Another excellent film from Asghar Farhadi featuring taut dialogue and a rich 35mm canvas. The acting is superb, and Farhadi must be commended for his subtle ability to capture the nuances of modern Iran. I was mildly disappointed in the ending as I would have preferred more ambiguity in light of the mystery surrounding earlier parts of the film.
The first of Farhadi's masterpieces. Takes the framework of L'Avventura and injects such emotional chaos, such dramatic tension that is not released until the end of the movie. As with all his films the acting is superb, the visuals catch moments which could otherwise be swept away with the story. I feel this director is the leader in creating compressed, emotional chaotic dramas in modern cinema.
This is film has, in a way, the subtle quality some directors, like Nadine Labaki are able to give to their work.
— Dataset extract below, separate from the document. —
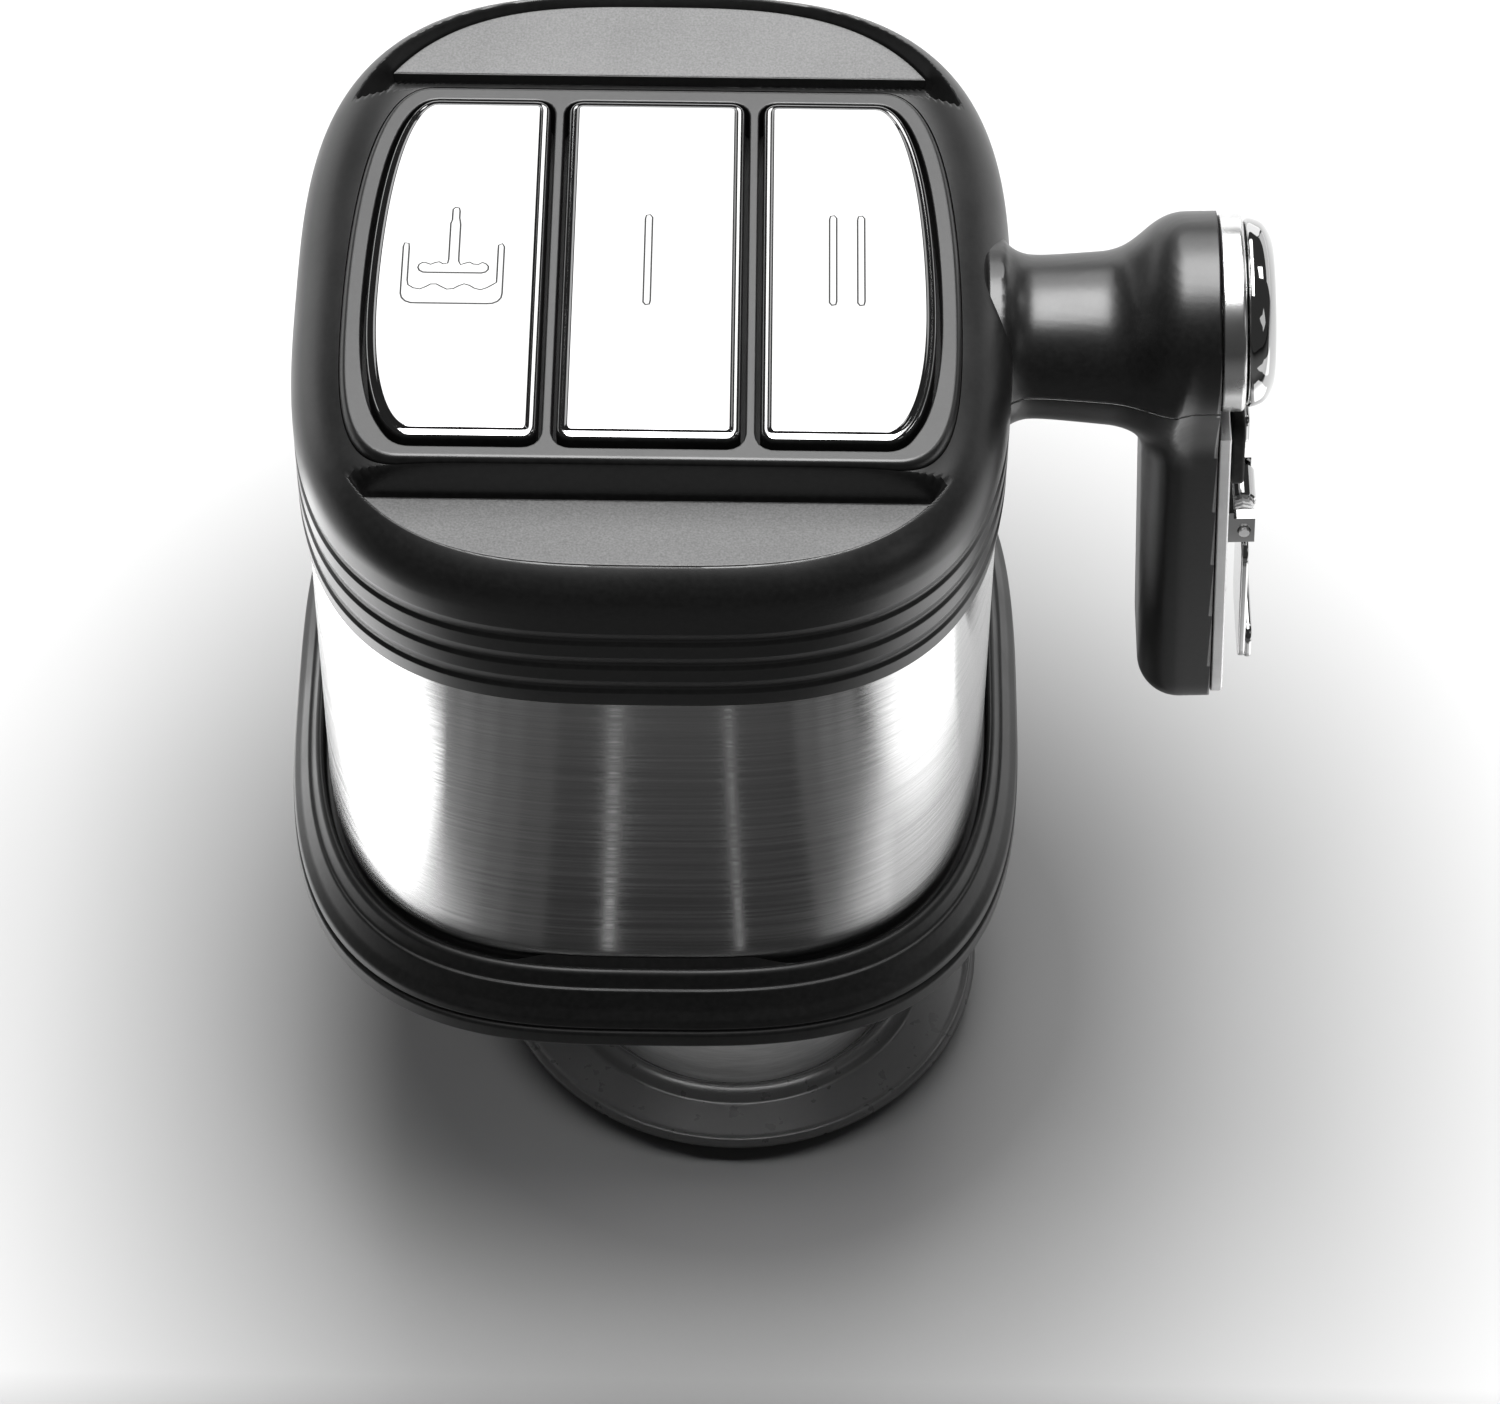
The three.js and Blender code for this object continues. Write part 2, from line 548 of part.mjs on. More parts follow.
const ARM_EDGE = 6;
function barSolid(inset, x0, x1) {
  const edge = Math.max(ARM_EDGE - inset, 1);
  const bar = extrudedAlongX(armShape(inset), x1 - x0, { bevelEnabled: true,
    bevelThickness: edge, bevelSize: edge, bevelOffset: -edge, bevelSegments: 2,
    curveSegments: 5 }).translate(x0 + edge, 0, 0);
  return common(bar, boxBetween([x0 - 1, -40, -ARM_LENGTH - 5], [x1, 40, 40]));
}

function neckSolid(inset, x0, x1) {
  const r = NECK_RADIUS - inset;
  return turnedAlongX([[0, x0], [r + 3.4, x0], [r + 2.6, CAP_HALF_WIDTH + 0.6],
    [r + 0.9, CAP_HALF_WIDTH + 2.2], [r, CAP_HALF_WIDTH + 5.5], [r + 0.4, 78], [r + 1.6, 86],
    [r + 2.8, x1], [0, x1]], 24).translate(0, 0, ARM_AXIS_Z);
}

function armBody() {
  const outside = join(
    barSolid(0, -ARM_THICKNESS, 0).applyMatrix4(intoHead),
    neckSolid(0, CAP_HALF_WIDTH - 4, ARM_FACE_X - ARM_THICKNESS + 4),
  );
  const head = squareTurned([[0, CAP_BOTTOM - 20], [CAP_HALF_WIDTH + GAP, CAP_BOTTOM - 20],
    ...capProfile(GAP)]);
  const hollowBar = barSolid(ARM_WALL, -ARM_THICKNESS + ARM_WALL, 2).applyMatrix4(intoHead);
  const hollowNeck = neckSolid(ARM_WALL + 1, CAP_HALF_WIDTH - 6, ARM_FACE_X - 8);
  return cut(outside, head, hollowBar, hollowNeck);
}

const armHalf = (body, z0, z1) => common(body, boxBetween([40, -40, z0], [130, 40, z1]));

const armCoreTube = () => turnedAlongX([[4.6, 48], [6.4, 48], [6.4, 93], [4.6, 93], [4.6, 48]], 20)
  .translate(0, 0, ARM_AXIS_Z);

const armNut = () => cut(turnedAlongX([[0, 53.5], [9.5, 53.5], [9.5, 58], [0, 58]], 6),
  turnedAlongX([[0, 50], [6.7, 50], [6.7, 60], [0, 60]], 20)).translate(0, 0, ARM_AXIS_Z);

function armFascia() {
  const plate = turnedAlongX([[4, GAP], [17.8, GAP], [17.8, DIAL_BASE - 1.8],
    [16.6, DIAL_BASE - GAP],
    [4, DIAL_BASE - GAP], [4, GAP]], 32);
  return plate;
}

const armDial = () => turnedAlongX([[0, DIAL_BASE], [DIAL_RADIUS - 1.6, DIAL_BASE],
  [DIAL_RADIUS, DIAL_BASE + 1.4], [DIAL_RADIUS, DIAL_BASE + 2.4],
  [DIAL_RADIUS - 2.2, DIAL_BASE + DIAL_HEIGHT - 0.9],
  [DIAL_RADIUS - 4.5, DIAL_BASE + DIAL_HEIGHT],
  [0, DIAL_BASE + DIAL_HEIGHT]], 32);

const dialShaft = () => turnedAlongX([[0, -7], [3, -7], [3, DIAL_BASE - GAP],
  [0, DIAL_BASE - GAP]], 16);

const dialEncoder = () => cut(boxBetween([-6.5, -7, -7], [-1.5, 7, 7]),
  turnedAlongX([[0, -9], [3.4, -9], [3.4, 2], [0, 2]], 16));

const BUTTON_Z = -27.5;
const BUTTON_HALF_WIDTH = 5;
const BUTTON_HALF_HEIGHT = 3.6;
const BUTTON_FACE = 6.4;
const SWITCH_Z = -77;

// The bar's outer plate, with windows for the button, the lever's spring and the switch plunger.
const PLATE_THICKNESS = 2.2;
function backPlate() {
  const plate = extrudedAlongX(armShape(0.8), PLATE_THICKNESS, { curveSegments: 6 })
    .translate(GAP, 0, 0);
  const lower = common(plate, boxBetween([-1, -30, -ARM_LENGTH], [6, 30, -18.6]));
  return cut(lower, buttonSpace(GAP),
    turnedAlongX([[0, -2], [2.2, -2], [2.2, 6], [0, 6]], 12).translate(0, 0, SWITCH_Z));
}

const buttonSpace = (clearance) =>
  boxBetween([-3, -BUTTON_HALF_WIDTH - clearance, BUTTON_Z - BUTTON_HALF_HEIGHT - clearance],
    [BUTTON_FACE, BUTTON_HALF_WIDTH + clearance, BUTTON_Z + BUTTON_HALF_HEIGHT + clearance]);

const lockButton = () => join(buttonSpace(0),
  boxBetween([-4, -BUTTON_HALF_WIDTH - 1.5, BUTTON_Z - BUTTON_HALF_HEIGHT - 1.5],
    [-2.2, BUTTON_HALF_WIDTH + 1.5, BUTTON_Z + BUTTON_HALF_HEIGHT + 1.5]));

const gripPad = () => cut(extrudedAlongX(roundedRectangle(-11.5, -36, 11.5, -19, 3), 2.4,
  { curveSegments: 4 }).translate(PLATE_THICKNESS + 2 * GAP, 0, 0), buttonSpace(GAP));

const LUG_X = PLATE_THICKNESS + 2 * GAP;
function leverBracket() {
  const ears = [-8.6, 6.4].map((y) =>
    boxBetween([LUG_X, y, LEVER_PIVOT_Z - 3.4], [LUG_X + 5, y + 2.2, LEVER_PIVOT_Z + 3.4]));
  const foot = boxBetween([LUG_X, -8.6, LEVER_PIVOT_Z + 2.2], [LUG_X + 1, 8.6, LEVER_PIVOT_Z + 5]);
  return cut(join(foot, ...ears), leverPin(1.3, 12));
}

// Turns a piece made about Z onto the lever's pivot, with its +Z end at the -Y side.
const alongPivot = (geometry) =>
  geometry.rotateX(Math.PI / 2).translate(LUG_X + 3, 0, LEVER_PIVOT_Z);
const leverPin = (radius, half) => alongPivot(rod(radius, -half, half));

function triggerLever() {
  const face = extrudedAlongX(roundedRectangle(-9.5, LEVER_END_Z, 9.5, LEVER_PIVOT_Z - 5, 4),
    1.4, { curveSegments: 4 }).translate(LEVER_FACE + GAP, 0, 0);
  const knuckle = alongPivot(rod(2.6, -5.8, 1.8, 16));
  const web = boxBetween([LUG_X + 2.2, -1.8, LEVER_PIVOT_Z - 8],
    [LEVER_FACE + GAP + 1.4, 5.8, LEVER_PIVOT_Z]);
  const step = extrudedAlongX(roundedRectangle(-9.5, LEVER_END_Z, 9.5, LEVER_END_Z + 9, 3),
    1.5, { curveSegments: 4 }).translate(LEVER_FACE + GAP + 1.2, 0, 0);
  return cut(join(face, knuckle, web, step), leverPin(1.3, 12));
}

// A torsion spring wound round the pin between the knuckle and one ear.
const leverSpring = () => alongPivot(tubeAlong(coilPoints(1.9, 2.5, 5.7, 4), 0.3, 32, 4));

const leverSwitch = () => join(boxBetween([-9, -6, SWITCH_Z - 6], [-1.2, 6, SWITCH_Z + 6]),
  turnedAlongX([[0, -2], [1.7, -2], [1.7, LUG_X + 0.6], [0, LUG_X + 0.6]], 12)
    .translate(0, 0, SWITCH_Z));

// ---- assembly ----
const SIDES = [{ name: "left", side: -1 }, { name: "middle", side: 0 }, { name: "right", side: 1 }];

const lower = group(0, 0, 0,
  piece("foot_ring", footRing(), GLOSS_BLACK),
  piece("foot_plate", footPlate(), RUBBER),
  piece("immersion_sleeve", immersionSleeve(), STEEL),
  piece("heater_coil", heaterCoil(), STEEL),
  piece("seal_plate", sealPlate(), RUBBER),
  ...PROBES.map((item) => piece(item.name, probe(item), STEEL, ...probeAt(item))),
  piece("impeller", bladed(7, 22, SHAFT_BOTTOM + 2, 30, 6, 1.6, 0.5), GLOSS_BLACK),
  piece("drive_shaft", rod(SHAFT_RADIUS, SHAFT_BOTTOM, SHAFT_TOP), STEEL),
  piece("cooling_fan", bladed(8, 26, 168, 176, 7, 1.2, 0.6), BLACK),
  piece("motor_mount", motorMount(), BLACK),
  piece("motor_can", motorCan(), BRUSHED),
  piece("lower_bearing", ring(SHAFT_RADIUS + GAP, 6.2, 96, 99, 20), STEEL),
  piece("upper_bearing", ring(SHAFT_RADIUS + GAP, 8, MOTOR_TOP + GAP, 164, 20), STEEL),
);

const head = group(-HEAD_OFFSET, 0, 0,
  piece("base_flange", baseFlange(), BLACK),
  piece("base_floor", baseFloor(), BLACK),
  piece("cord_gland", cordGland(), RUBBER, 0, GLAND_Y),
  piece("sleeve_collar", sleeveCollar(), BLACK, HEAD_OFFSET),
  piece("steel_band", steelBand(), BRUSHED),
  piece("cap_gasket", capGasket(), RUBBER),
  piece("top_cap", topCap(), BLACK),
  piece("pocket_inlay_rear", inlay(1), GREY_INLAY),
  piece("pocket_inlay_front", inlay(-1), GREY_INLAY),
  piece("key_panel", keyPanel(), BLACK),
  piece("key_board", keyBoard(), BOARD_GREEN),
  piece("switch_tray", switchTray(), BLACK),
  ...SIDES.map(({ name, side }) => piece("key_" + name, key(side), CHROME)),
  ...SIDES.map(({ name, side }) =>
    piece("key_spring_" + name, keySpring(), STEEL, keyStemX(side), KEY_CENTRE_Y)),
  ...SIDES.map(({ name, side }) =>
    piece("key_switch_" + name, keySwitch(), RUBBER, keyStemX(side), KEY_CENTRE_Y)),
  ...RODS.map(([x, y], i) => piece("tie_rod_" + (i + 1), tieRod(), STEEL, x, y)),
  piece("power_board", boxBetween([-38, 50, 108], [38, 51.6, 168]), BOARD_GREEN),
  piece("power_transformer", boxBetween([-34, 30, 112], [-8, 49.7, 138]), COPPER_BROWN),
  piece("power_capacitor", rod(7, 0, 18).rotateX(Math.PI / 2), WHITE_PLASTIC, 26, 49.7, 150),
  piece("power_relay", boxBetween([4, 38, 112], [24, 49.7, 126]), BRASS),
);

const shells = armBody();
const arm = group(-HEAD_OFFSET, 0, 0,
  piece("arm_upper_shell", armHalf(shells, ARM_PARTING_Z + GAP / 2, 260), BLACK),
  piece("arm_lower_shell", armHalf(shells, 60, ARM_PARTING_Z - GAP / 2), BLACK),
  piece("arm_core_tube", armCoreTube(), STEEL),
  piece("arm_nut", armNut(), BRASS),
);

const armFace = group(ARM_FACE_X - HEAD_OFFSET, 0, HUB_Z,
  piece("arm_fascia", armFascia(), CHROME),
  piece("arm_dial", armDial(), CHROME),
  piece("dial_shaft", dialShaft(), STEEL),
  piece("dial_encoder", dialEncoder(), RUBBER),
  piece("back_plate", backPlate(), BRUSHED),
  piece("lock_button", lockButton(), CHROME),
  piece("grip_pad", gripPad(), RUBBER),
  piece("lever_bracket", leverBracket(), CHROME),
  piece("lever_pin", leverPin(1, 9.4), STEEL),
  piece("trigger_lever", triggerLever(), CHROME),
  piece("lever_spring", leverSpring(), STEEL),
  piece("lever_switch", leverSwitch(), RUBBER),
);
armFace.rotation.y = -ARM_LEAN;

const circulator = new THREE.Group();
circulator.add(lower, head, arm, armFace);
export default circulator;
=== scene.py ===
import json
import math

import bmesh
import bpy
import numpy as np
from mathutils import Matrix, Vector


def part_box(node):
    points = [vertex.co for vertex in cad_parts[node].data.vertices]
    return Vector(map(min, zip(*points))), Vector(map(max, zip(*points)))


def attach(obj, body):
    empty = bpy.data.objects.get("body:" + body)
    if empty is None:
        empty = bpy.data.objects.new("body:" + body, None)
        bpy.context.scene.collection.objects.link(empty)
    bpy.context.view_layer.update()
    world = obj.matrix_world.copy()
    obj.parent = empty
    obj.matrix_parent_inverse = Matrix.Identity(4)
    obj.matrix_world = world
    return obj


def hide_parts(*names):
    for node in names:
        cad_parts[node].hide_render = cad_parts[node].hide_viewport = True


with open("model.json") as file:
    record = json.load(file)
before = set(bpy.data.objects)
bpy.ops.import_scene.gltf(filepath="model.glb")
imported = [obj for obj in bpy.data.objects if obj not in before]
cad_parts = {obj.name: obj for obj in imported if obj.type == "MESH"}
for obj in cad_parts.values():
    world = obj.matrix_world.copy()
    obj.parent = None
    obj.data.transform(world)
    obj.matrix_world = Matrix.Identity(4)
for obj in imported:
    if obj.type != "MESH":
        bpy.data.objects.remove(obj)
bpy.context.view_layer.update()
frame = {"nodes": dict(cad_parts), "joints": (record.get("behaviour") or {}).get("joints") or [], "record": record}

# Looks for an immersion circulator. Lengths are millimetres until make() turns a piece into metres.
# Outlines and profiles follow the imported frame: every place comes from a CAD node's box or a joint.
MM = 0.001
GAP = 0.3  # clearance between touching CAD pieces


# ---- sizes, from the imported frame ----
def span(node):
    """Lowest and highest corner of a CAD node, in millimetres."""
    low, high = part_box(node)
    return np.array(low) / MM, np.array(high) / MM


def middle_and_half(node, axis):
    low, high = span(node)
    return (low[axis] + high[axis]) / 2, (high[axis] - low[axis]) / 2


def joint(name):
    return next(j for j in frame["joints"] if j["name"] == name)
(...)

Without ever even coming close to producing an outright militant subversive art piece, they are very diligent in addressing some of the most important social issues. Some chinese director seem to be doing this also, and Kiarostami was always like this. Regimes have a hard time with this. How to censor?
The touchstone for Westerners watching "About Elly" may be '"L'Avventura" with nicer people', but its remorselessly building sense of foreboding gives an indication of an Iranian society where inchoate implication, ostracism, suicide, and above all blame lie just beneath what should be the happiest of occasions.
A bitter end is much better than bitterness without ending. Beautiful and complex, mr. Farhadi makes no exception, but it was a bit hard for me to empathise with the entire proportion of the "dishonoring" drama that muslim women have to confront and are trapped into, while trying to ignore the constant "so what?" liberal feminist question in my head.